Be true to yourself when it comes to quality investigations. Ask yourself this; How can I test my product the best way to mimic real life conditions? Are 5% constant salt mist and 35 degrees Celsius a climate the product is facing? Or does the product sometimes get wet, dry, warm, and cold? What about the Relative Hydration? Is that on the constant or fluctuate with the temperature changes through days and seasons? Low concentrations of salt in dry warm air can be accumulated on the surface and lead to oxidation of a coating when it is cooled. The hygroscopic aspect, salt involved, is proof enough that adequate testing is done in cyclic conditions with variable humidity and temperatures.

Different test methods

There are several corrosion test methods used in industry for testing materials, and their sensitivity to corrosion. When it comes to atmospheric corrosion there are generally two paths to walk. On the first path you will find the constant tests, often involving shorter duration and easy test access. On the other, cyclic tests that simulate the environment in which the materials are used, can be found. Some of the most common methods and their advantages and downsides are as follows:

  1. Constant corrosion tests. Salt Spray (ISO 9227 & ASTM B117) or without salt, Constant Humidity (ISO 6270-1 & ISO 6270-2): These tests are used to evaluate the corrosion resistance of coatings and materials. The specimen is exposed to a continuous mist of saltwater in a chamber for a specific duration. The advantages of these tests are that they are widely recognized standards, and you can easily find the weakest spot of a sample. Fine-tuning of the standard parameters and the repeatability of the results is often discussed though. The other disadvantage is that it does not replicate real-world conditions accurately, and the test duration may not correlate with the real-time lifespan of the specimen.
  2. Cyclic Corrosion Tests (many standards can be mentioned, among those many belong to the Automotive OEMs, for example, VW PV1210, Volvo ACT 423-0014, Scania STD4319, Ford L476 & ASTM G85) These tests subject the specimen to alternate wet and dry conditions and exposure to salt spray and in some cases acidification. This method is advantageous as it can provide insights how different environmental factors impact the material’s corrosion resistance. The disadvantage is that it requires a specialized chamber, and the test duration can be longer than what you are used to.

Note! You shouldn’t be afraid to apply the advantages of a cyclic corrosion standard on a non-automotive product. Many times, it is the similar environment, and you must consider the OEMs have spent a truckload of money into their 50+ years of research, finding an adequate method for quality control.

Overall, the selection of a corrosion test method depends on the specific application and the desired results. It is crucial to choose the appropriate test that accurately replicates the material’s expected exposure to the corrosive environment.

Cyclic corrosion testing, the 4 advantages

What are the advantages of cyclic corrosion testing? Cyclic corrosion testing (CCT) is a type of accelerated laboratory testing that exposes test specimens to alternating cycles of salt spray, humidity, and/or other environmental conditions.
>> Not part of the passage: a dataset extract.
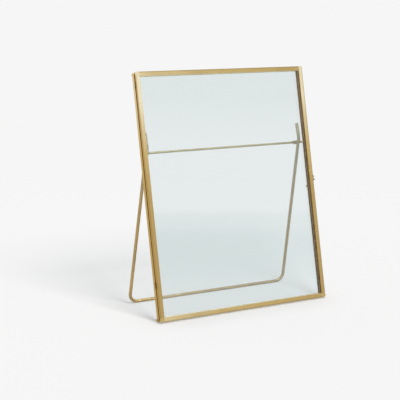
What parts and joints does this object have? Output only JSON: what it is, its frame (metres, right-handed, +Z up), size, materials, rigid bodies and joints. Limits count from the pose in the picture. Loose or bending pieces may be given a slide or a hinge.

Some of the advantages of CCT include:

  1. Real-world simulation: Allows simulation of natural environmental conditions that can lead to corrosion, such as humidity, salt exposure, and temperature changes. This provides a more accurate representation of how a material or coating will perform in real-world conditions, compared to other forms of corrosion testing.
  2. Time-saving: CCT can accelerate the corrosion testing process compared to on-site or SCAB testing, allowing faster and more efficient evaluation of materials and coatings. This can save time and resources compared to conducting long-term exposure testing in field environments. When turning reality into a test method there always that point where acceleration have reached its limit of reliability. Stepping over it, accelerating the cycle further makes the test less to not reliable at all. If you can wait another few days/weeks and select the right method the results that come out of the project enable you to make great future decisions.
  3. Cost-effective: By accelerating the corrosion process, CCT can highlight any weaknesses in materials or coatings in a shorter timeframe, which can reduce the need for costly redesigns or failures in the field.
  4. Standardization: CCT is often conducted in accordance with industry standards and protocols, providing a standardized testing method that can be used to compare the performance of different materials and coatings.

Real product versus test plates

Why test real products instead of fabricated test plates? By testing the coating by itself you can often acquire better results than what is possible in real life conditions and daily use. The main reason is that the substrate and geometry of the test plate mimic perfect conditions. A flawless plain surface with a tailored micro structural topography manufactures from a homogenous metallic material. Ask yourself this, and be honest, what is the purpose of testing? Do you want to have perfect results or find the weak spots in productions and coating process? When looking for a test and surface treatment verification don’t be shy to ask for support. Your partner laboratory has seen it all, with several thousands of products tested over the years, demands and complications of all kinds. Your obstacles can be overcome in an instant by contacting your partner test lab.

Picture below.
Test plate vs real product corrosion behaviour. No spread of corrosion from scribed line on the plate, nor general corrosion attacks. The weak spots of a real product, in this case the sharp edges, can easily be detected. You can also see a tendency of orange peel on the real product. In this case the geometry makes it less easy to paint compared to the plate.

Testing – a solution for sustainability

When we cooperate, share valid information and knowledge the Italian and whole European industry will be rewarded. Together we can reduce waste and make the industry more sustainable. When the level of quality control is high and sufficient, we can compete on the highest level of the world market. The partnership between MaterialScan S.r.l and Proton Technology in Sweden is a vigorous demonstration that small steps can have huge impact on the market in general. What one country have more of, that is the prosperous Italian industry, other markets can satisfy with lab services from Sweden. The Corrosion Test Center in Sweden can supply a high number of tests, and surface analysis and with the capacity of 25 square meters of test area in 15 chambers. Several hundred components or whole motorcycle frames can be tested in one shot. The accredited report can be delivered within 24 hours.

Picture below.
Large components like this truck fuel tank (1750x650x550mm) can easily fit into one of the big chambers at Proton Technology. In the roof the swaying rain nozzles, spraying the electrolyte, can be seen. The rounded inside of this chamber makes the air flow freely around the object, giving the whole chamber a homogenous test cycle.